Friday, February 2, 2007
Poor Gavin Newsom
Look at him. What's not to like? He's a rock star. He's Bill Clinton, Junior.
Actually, this photo of Gavin was taken at San Francisco Gay Pride. Now there's a man who is secure in his sexuality, not afraid to be seen waving amidst all the faeries and leathermen and Dykes on Bikes and all the fabulousness on display the last Sunday of every June in the City by the Bay.
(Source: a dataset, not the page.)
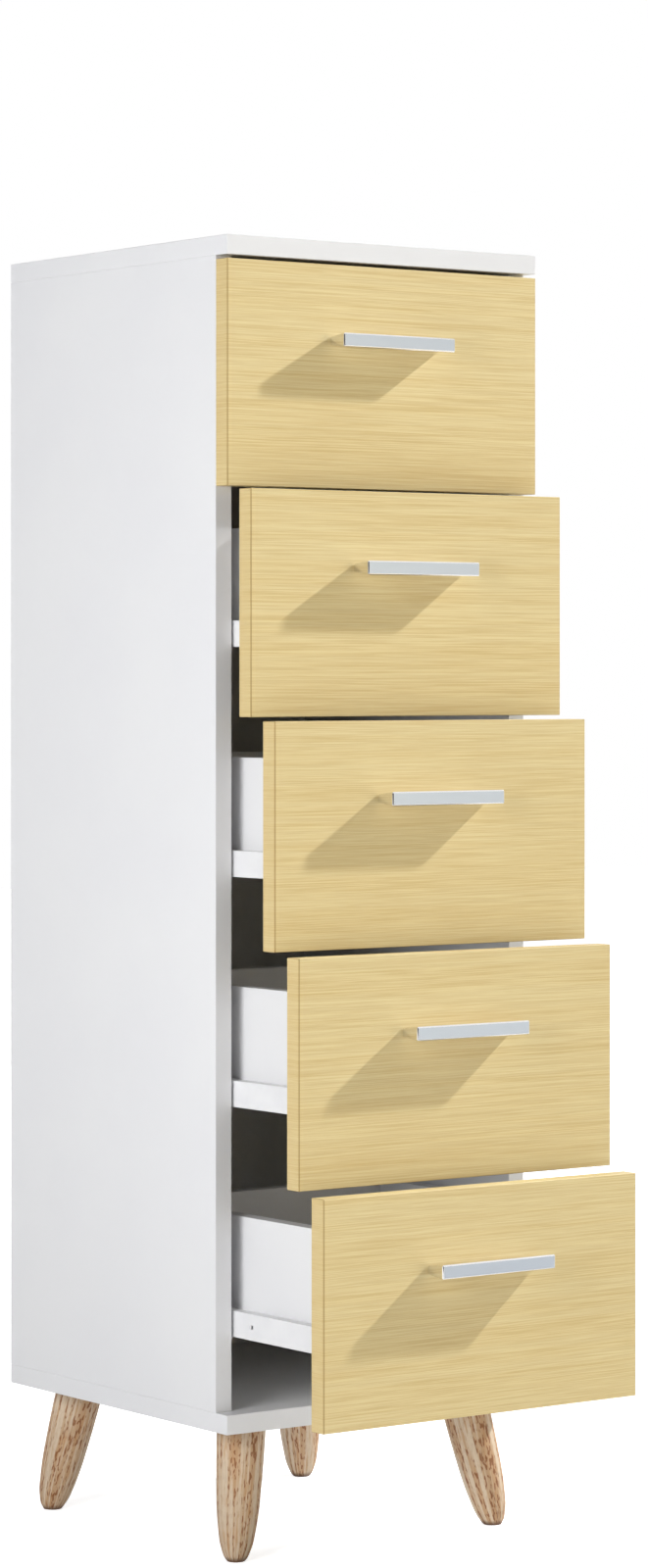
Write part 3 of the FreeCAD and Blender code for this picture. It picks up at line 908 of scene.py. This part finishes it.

One of Gavin's first acts as mayor was to declare gay marriage legal in San Francisco. And why not? If you don't approve of gay marriage, then don't marry someone of your same sex! But puh-leese. Don't give me lectures about gay marriage threatening the sanctity of heterosexual marriage. Why, darlin's, y'all don't need gay people for that. With a divorce rate at some 50%, and with people like Brittney Spears being able to marry in Vegas on a whim and then take it back the very next day, to what sanctity are you referring? And most of the politicians blustering about sanctity are twice or thrice-divorced, have had affairs, and are perched high atop the dungheap of hypocrisy.
So shut up already with the crowing about Gavin Newsom having had an affair several years ago with another fella's wife. True, what makes the situation particularly unpalatable is that the other fella was a friend of Gavin's. Still ... he who is without sin, go ahead and throw that first stone.